Infinitely Divisible Noise for Differential Privacy: Nearly Optimal Error in the High 𝜀 Regime

Differential privacy can be achieved in a distributed manner, where multiple parties add independent noise such that their sum protects the overall dataset with differential privacy. A common technique here is for each party to sample their noise from the decomposition of an infinitely divisible distribution.

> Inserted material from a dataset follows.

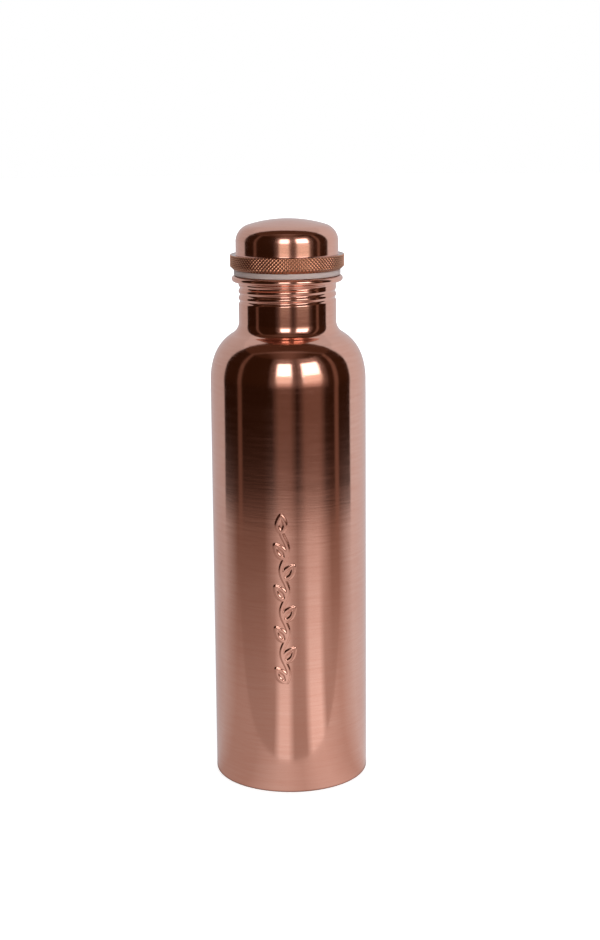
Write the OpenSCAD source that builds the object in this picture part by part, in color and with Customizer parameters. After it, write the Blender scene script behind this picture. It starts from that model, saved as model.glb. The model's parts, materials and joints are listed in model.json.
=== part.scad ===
// Copper water bottle with a screw-in cap.
// Frame: millimetres, +Z up, origin at the centre of the flat foot.
// The cap is drawn screwed home. Turning it anticlockwise, seen from above, raises it by
// one thread pitch per turn.

/* [Body] */
// Outside diameter of the straight side
body_d = 72; // [60:1:90]
// Height at which the straight side gives way to the shoulder
side_h = 189.2; // [150:0.1:230]
// Thickness of the copper sheet
wall_t = 0.5; // [0.45:0.05:0.6]
// Radius of the shoulder's long lower curve
shoulder_low_r = 33; // [32:0.5:34]
// Angle through which the lower curve turns
shoulder_low_angle = 18.5; // [17:0.5:20]
// Radius of the shoulder's tighter upper curve
shoulder_r = 20; // [19.6:0.1:20.6]
// Radius of the corner between the side and the foot
foot_r = 1.2; // [0.8:0.1:2]
// Width of the flat ring that the bottle stands on
foot_land = 3; // [2:0.5:6]
// Height of the recessed base above the table
base_recess = 2; // [1.5:0.1:4]

/* [Neck] */
// Outside diameter of the neck
neck_d = 45; // [44:0.1:46]
// Radius of the hollow curve between the shoulder and the neck
neck_fillet = 6.5; // [5.5:0.5:7.5]
// Height of the top of the rolled lip
lip_z = 237.2; // [237:0.1:238]
// Radius of the bead along the edge of the lip
bead_r = 1.4; // [1.2:0.1:1.4]
// Outside diameter of the lip
lip_d = 51.2; // [51:0.1:51.6]

/* [Thread] */
// Rise of the thread in one turn
thread_pitch = 3.1; // [3:0.05:3.2]
// Depth of the groove rolled into the sheet
thread_depth = 0.6; // [0.4:0.05:0.7]
// Height of a groove's centre line on the +X side of the neck
groove_z = 226.95; // [226.8:0.05:227.1]
// Radial gap between the neck's thread and the plug's thread
thread_gap = 0.25; // [0.2:0.05:0.35]
// Flat steps around one turn of the modelled thread
thread_steps = 64; // [48:8:72]

/* [Cap] */
// Outside diameter of the knurled ring, over the knurl
ring_d = 52.6; // [52:0.1:53]
// Height of the ring's lower face, with the cap screwed home
ring_z = 239.9; // [239.8:0.1:240.4]
// Height of the ring from its lower face to its top ledge
ring_h = 7; // [6.5:0.1:8]
// Outside diameter of the dome
dome_d = 47.2; // [46.8:0.1:47.6]
// Height of the crown of the dome
cap_top_z = 263; // [261:0.5:266]
// Radius of the dome's corner
dome_corner_r = 8; // [6:0.5:9]
// Radius of the dome's flat crown
crown_r = 61.5; // [55:0.5:80]
// Thickness of the dome
dome_t = 0.7; // [0.5:0.1:1]

/* [Gasket] */
// Outside diameter of the gasket
gasket_d = 49.1; // [48.6:0.1:49.4]
// Thickness of the gasket
gasket_h = 2.5; // [2.3:0.05:2.6]

/* [Hidden] */

$fn = 96;
arc_steps = 24;
copper = [0.80, 0.46, 0.35];
copper_inside = [0.72, 0.40, 0.30];
silicone = [0.90, 0.89, 0.87];

// Body and neck
body_r = body_d / 2;
neck_r = neck_d / 2;
lip_r = lip_d / 2;
shoulder_low_x = body_r - shoulder_low_r;
shoulder_x = shoulder_low_x + (shoulder_low_r - shoulder_r) * cos(shoulder_low_angle);
shoulder_z = side_h + (shoulder_low_r - shoulder_r) * sin(shoulder_low_angle);
fillet_x = neck_r + neck_fillet;
fillet_z = shoulder_z + sqrt(pow(shoulder_r + neck_fillet, 2) - pow(fillet_x - shoulder_x, 2));
fillet_angle = atan2(fillet_z - shoulder_z, fillet_x - shoulder_x);
bead_x = lip_r - bead_r;
bead_z = lip_z - bead_r;
lip_fillet = 0.9;
neck_top_z = bead_z - bead_r - lip_fillet;
neck_bore_r = neck_r - wall_t;
mouth_r = 1.4;

// Foot and base
foot_open_r = body_r - foot_land;
plate_t = 0.8;
plate_gap = 0.1;
plate_r = body_r - foot_r - plate_gap;
plate_flange_r = foot_open_r - 1.5;
plate_rise = base_recess - wall_t;
plate_flat_r = plate_flange_r - plate_rise;

// Thread. A groove is a raised cosine across part of the pitch, and it fades in and out at its ends.
groove_share = 0.85;
plug_groove_share = 1;
fade_h = 0.9;
thread_low_z = 224.2;
thread_high_z = neck_top_z - 0.3;
neck_blend_h = 0.4;
sleeve_low_z = 223.2;
sleeve_row_h = 0.31;
sleeve_tuck = 0.2;
sleeve_inset = 0.02;
sleeve_t = wall_t - 2.5 * sleeve_inset;

// Plug
plug_crest_r = neck_bore_r - thread_gap;
plug_root_r = plug_crest_r - thread_depth;
plug_stem_r = plug_crest_r - 0.25;
plug_low_z = 222.4;
plug_blend_h = 0.8;
plug_thread_low_z = plug_low_z + 0.9;
plug_edge_r = 0.5;
plug_hem_r = plug_root_r - 1.6;
plug_flange_t = 0.6;
disc_t = 0.8;
braze_gap = 0.05;

// Cap
dome_r = dome_d / 2;
ring_r = ring_d / 2;
ring_top_z = ring_z + ring_h;
ring_seat_z = ring_z + 2.6;
ring_base_r = 24.5;
ring_base_h = 1.55;
ring_edge = 0.4;
dome_corner_x = dome_r - dome_corner_r;
crown_z = cap_top_z - crown_r;
dome_corner_z = crown_z + sqrt(pow(crown_r - dome_corner_r, 2) - pow(dome_corner_x, 2));
dome_corner_angle = atan2(dome_corner_z - crown_z, dome_corner_x);
dome_low_z = ring_seat_z + plug_flange_t;

// Gasket
gasket_bore_r = plug_stem_r + 0.35;
gasket_r = gasket_d / 2;
gasket_edge = 0.3;

function smooth(t) =
    let (c = min(1, max(0, t)))
    c * c * (3 - 2 * c);

// Points of an arc about [x, z], from angle a0 to angle a1
function arc(x, z, r, a0, a1) = [
    for (i = [0 : arc_steps])
        let (a = a0 + (a1 - a0) * i / arc_steps)
        [x + r * cos(a), z + r * sin(a)]
];

// Depth of the helical groove at angle a and height z, from 0 on the ridge to 1 in the groove
function groove(a, z, share, low_z, high_z) =
    let (
        turns = (z - groove_z) / thread_pitch - a / 360,
        across = turns - round(turns),
        centre_z = z - across * thread_pitch,
        fade = smooth((centre_z - low_z) / fade_h) * smooth((high_z - centre_z) / fade_h)
    )
    abs(across) < share / 2 ? fade * (1 + cos(360 * across / share)) / 2 : 0;

// Outside radius of the neck's threaded stretch
function neck_thread_r(a, z) =
    let (
        blend = smooth((neck_top_z - z) / neck_blend_h),
        depth = thread_depth * blend * groove(a, z, groove_share, thread_low_z, thread_high_z)
    )
    neck_r - sleeve_inset - depth;

// Outside radius of the plug's threaded stretch. Its groove runs out through the lower end.
function plug_thread_r(a, z) =
    let (
        start_z = plug_low_z - thread_pitch,
        end_z = neck_top_z + thread_pitch,
        crest_r = plug_crest_r - thread_depth * groove(a, z, plug_groove_share, start_z, end_z),
        upper_r = plug_stem_r + (crest_r - plug_stem_r) * smooth((neck_top_z - z) / plug_blend_h),
        lead_in = smooth((z - plug_thread_low_z) / plug_blend_h)
    )
    plug_root_r + (upper_r - plug_root_r) * lead_in - sleeve_inset;

// A thin sleeve from z0 to z1. radius_at(a, z) is its outside radius.
module thread_sleeve(radius_at, z0, z1) {
    rows = ceil((z1 - z0) / sleeve_row_h);
    inner = (rows + 1) * thread_steps;
    function at(i, j) = i * thread_steps + j % thread_steps;
    function skin(inset) = [
        for (i = [0 : rows], j = [0 : thread_steps - 1])
            let (
                z = z0 + (z1 - z0) * i / rows,
                a = 360 * j / thread_steps,
                r = radius_at(a, z) - inset
            )
            [r * cos(a), r * sin(a), z]
    ];
    outer_faces = [
        for (i = [0 : rows - 1], j = [0 : thread_steps - 1])
            each [[at(i, j), at(i + 1, j), at(i + 1, j + 1)], [at(i, j), at(i + 1, j + 1), at(i, j + 1)]]
    ];
    inner_faces = [for (f = outer_faces) [inner + f[0], inner + f[2], inner + f[1]]];
    low_faces = [
        for (j = [0 : thread_steps - 1])
            each [
                [at(0, j), at(0, j + 1), inner + at(0, j + 1)],
                [at(0, j), inner + at(0, j + 1), inner + at(0, j)]
            ]
    ];
    high_faces = [
        for (j = [0 : thread_steps - 1])
            each [
                [at(rows, j), inner + at(rows, j + 1), at(rows, j + 1)],
                [at(rows, j), inner + at(rows, j), inner + at(rows, j + 1)]
            ]
    ];
    polyhedron(
        points = concat(skin(0), skin(sleeve_t)),
        faces = concat(outer_faces, inner_faces, low_faces, high_faces),
        convexity = 10
    );
}

// The drawn shell up to the thread: turned-in foot, straight side, shoulder and plain neck
module body_shell() {
    rotate_extrude() polygon(concat(
        [[foot_open_r, 0]],
        arc(body_r - foot_r, foot_r, foot_r, -90, 0),
        arc(shoulder_low_x, side_h, shoulder_low_r, 0, shoulder_low_angle),
        arc(shoulder_x, shoulder_z, shoulder_r, shoulder_low_angle, fillet_angle),
        arc(fillet_x, fillet_z, neck_fillet, fillet_angle + 180, 180),
        [[neck_r, sleeve_low_z], [neck_bore_r, sleeve_low_z]],
        arc(fillet_x, fillet_z, neck_fillet + wall_t, 180, fillet_angle + 180),
        arc(shoulder_x, shoulder_z, shoulder_r - wall_t, fillet_angle, shoulder_low_angle),
        arc(shoulder_low_x, side_h, shoulder_low_r - wall_t, shoulder_low_angle, 0),
        arc(body_r - foot_r, foot_r, foot_r - wall_t, 0, -90),
        [[foot_open_r, wall_t]]
    ));
}

// The lip, rolled outwards into a bead
module rolled_lip() {
    rotate_extrude() polygon(concat(
        [[neck_bore_r, neck_top_z]],
        arc(neck_r + lip_fillet, neck_top_z, lip_fillet, 180, 90),
        arc(bead_x, bead_z, bead_r, -90, 90),
        arc(neck_bore_r + mouth_r, lip_z - mouth_r, mouth_r, 90, 180)
    ));
}

module bottle_body() {
    color(copper) union() {
        body_shell();
        thread_sleeve(
            function(a, z) neck_thread_r(a, z),
            sleeve_low_z - sleeve_tuck,
            neck_top_z + sleeve_tuck
        );
        rolled_lip();
    }
}

// The pressed base, laid inside the foot on its turned-in edge
module base_plate() {
    color(copper) rotate_extrude() polygon([
        [0, base_recess],
        [plate_flat_r, base_recess],
        [plate_flange_r, wall_t],
        [plate_r, wall_t],
        [plate_r, wall_t + plate_t],
        [plate_flange_r + plate_t / 2, wall_t + plate_t],
        [plate_flat_r + plate_t / 2, base_recess + plate_t],
        [0, base_recess + plate_t]
    ]);
}

module sealing_gasket() {
    low_z = ring_z - gasket_h;
    color(silicone) rotate_extrude() polygon([
        [gasket_bore_r, low_z],
        [gasket_r - gasket_edge, low_z],
        [gasket_r, low_z + gasket_edge],
        [gasket_r, ring_z - gasket_edge],
        [gasket_r - gasket_edge, ring_z],
        [gasket_bore_r, ring_z]
    ]);
}

// The grip ring. The plug's flange lies on its inner seat, and the dome's skirt stands in it.
module knurled_ring() {
    color(copper) rotate_extrude() polygon([
        [plug_stem_r + braze_gap, ring_z],
        [ring_base_r, ring_z],
        [ring_r, ring_z + ring_base_h],
        [ring_r, ring_top_z - ring_edge],
        [ring_r - ring_edge, ring_top_z],
        [dome_r + braze_gap, ring_top_z],
        [dome_r + braze_gap, ring_seat_z],
        [plug_stem_r + braze_gap, ring_seat_z]
    ]);
}

module cap_dome() {
    color(copper) rotate_extrude() polygon(concat(
        [[dome_r, dome_low_z]],
        arc(dome_corner_x, dome_corner_z, dome_corner_r, 0, dome_corner_angle),
        arc(0, crown_z, crown_r, dome_corner_angle, 90),
        arc(0, crown_z, crown_r - dome_t, 90, dome_corner_angle),
        arc(dome_corner_x, dome_corner_z, dome_corner_r - dome_t, dome_corner_angle, 0),
        [[dome_r - dome_t, dome_low_z]]
    ));
}

// The plug's lower end, with a hem turned in to carry the disc
module plug_foot() {
    rotate_extrude() polygon(concat(
        [[plug_hem_r, plug_low_z]],
        arc(plug_root_r - plug_edge_r, plug_low_z + plug_edge_r, plug_edge_r, -90, 0),
        [
            [plug_root_r, plug_thread_low_z],
            [plug_root_r - wall_t, plug_thread_low_z],
            [plug_root_r - wall_t, plug_low_z + wall_t],
            [plug_hem_r, plug_low_z + wall_t]
        ]
    ));
}

// The plug's plain stem, which passes through the gasket and the ring, and its flange
module plug_stem() {
    rotate_extrude() polygon([
        [plug_stem_r - wall_t, neck_top_z],
        [plug_stem_r, neck_top_z],
        [plug_stem_r, ring_seat_z],
        [dome_r - braze_gap, ring_seat_z],
        [dome_r - braze_gap, dome_low_z],
        [plug_stem_r - wall_t, dome_low_z]
    ]);
}

module threaded_plug() {
    color(copper_inside) union() {
        plug_foot();
        thread_sleeve(
            function(a, z) plug_thread_r(a, z),
            plug_thread_low_z - sleeve_tuck,
            neck_top_z + sleeve_tuck
        );
        plug_stem();
    }
}

// The disc that closes the plug
module plug_disc() {
    disc_r = plug_root_r - wall_t - braze_gap;
    color(copper_inside)
        translate([0, 0, plug_low_z + wall_t])
            cylinder(r = disc_r, h = disc_t);
}

bottle_body();
base_plate();
sealing_gasket();
knurled_ring();
cap_dome();
threaded_plug();
plug_disc();
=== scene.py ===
"""Copper water bottle with a screw-in cap: detailed meshes, materials, studio and camera.

Shape sizes are in millimetres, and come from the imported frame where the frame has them. The studio and
the camera are in metres. Angles on the shapes are counted anticlockwise from +X, seen from above. The
front is -Y.
"""

import json
import math

import bpy
import numpy as np
from mathutils import Matrix, Vector


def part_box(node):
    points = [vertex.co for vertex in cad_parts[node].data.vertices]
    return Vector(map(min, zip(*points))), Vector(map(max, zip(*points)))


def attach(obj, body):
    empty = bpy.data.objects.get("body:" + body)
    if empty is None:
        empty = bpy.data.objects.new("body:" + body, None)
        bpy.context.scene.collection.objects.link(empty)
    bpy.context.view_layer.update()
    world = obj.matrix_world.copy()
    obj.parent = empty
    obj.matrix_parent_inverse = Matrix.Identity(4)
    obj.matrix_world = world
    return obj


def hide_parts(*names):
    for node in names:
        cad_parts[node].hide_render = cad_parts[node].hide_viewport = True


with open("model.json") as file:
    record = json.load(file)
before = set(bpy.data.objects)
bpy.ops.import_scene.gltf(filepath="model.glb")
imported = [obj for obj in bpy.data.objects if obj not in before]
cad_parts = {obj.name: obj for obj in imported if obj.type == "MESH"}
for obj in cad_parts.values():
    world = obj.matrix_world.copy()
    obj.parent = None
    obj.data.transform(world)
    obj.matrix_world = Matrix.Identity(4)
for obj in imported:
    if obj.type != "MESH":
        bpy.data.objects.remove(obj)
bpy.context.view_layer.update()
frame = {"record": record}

MM = 0.001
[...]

We introduce two novel mechanisms in this setting: 1) the generalized discrete Laplace (GDL) mechanism, whose distribution (which is closed under summation) follows from differences of i.i.d. negative binomial shares, and 2) The multi-scale discrete Laplace (MSDLap) mechanism, which follows the sum of multiple i.i.d. discrete Laplace shares at different scales. The mechanisms can be parameterized to have 𝑂(Δ^3𝑒^{−𝜀}) and 𝑂 (min(Δ^3𝑒^{−𝜀}, Δ^2𝑒^{−2𝜀/3})) MSE, respectively, where the latter bound matches known optimality results. Furthermore, the MSDLap mechanism has the optimal MSE including constants as 𝜀 → ∞. We also show a transformation from the discrete setting to the continuous setting, which allows us to transform both mechanisms to the continuous setting and thereby achieve the optimal 𝑂 (Δ^2𝑒^{−2𝜀/3}) MSE. To our knowledge, these are the first infinitely divisible additive noise mechanisms that achieve order-optimal MSE under pure differential privacy for either the discrete or continuous setting, so our work shows formally there is no separation in utility when query-independent noise adding mechanisms are restricted to infinitely divisible noise. For the continuous setting, our result improves upon Pagh and Stausholm’s Arete distribution which gives an MSE of 𝑂(Δ^2𝑒^{−𝜀/4}) [35]. We apply our results to improve a state of the art multi-message shuffle DP protocol from [3] in the high 𝜀 regime.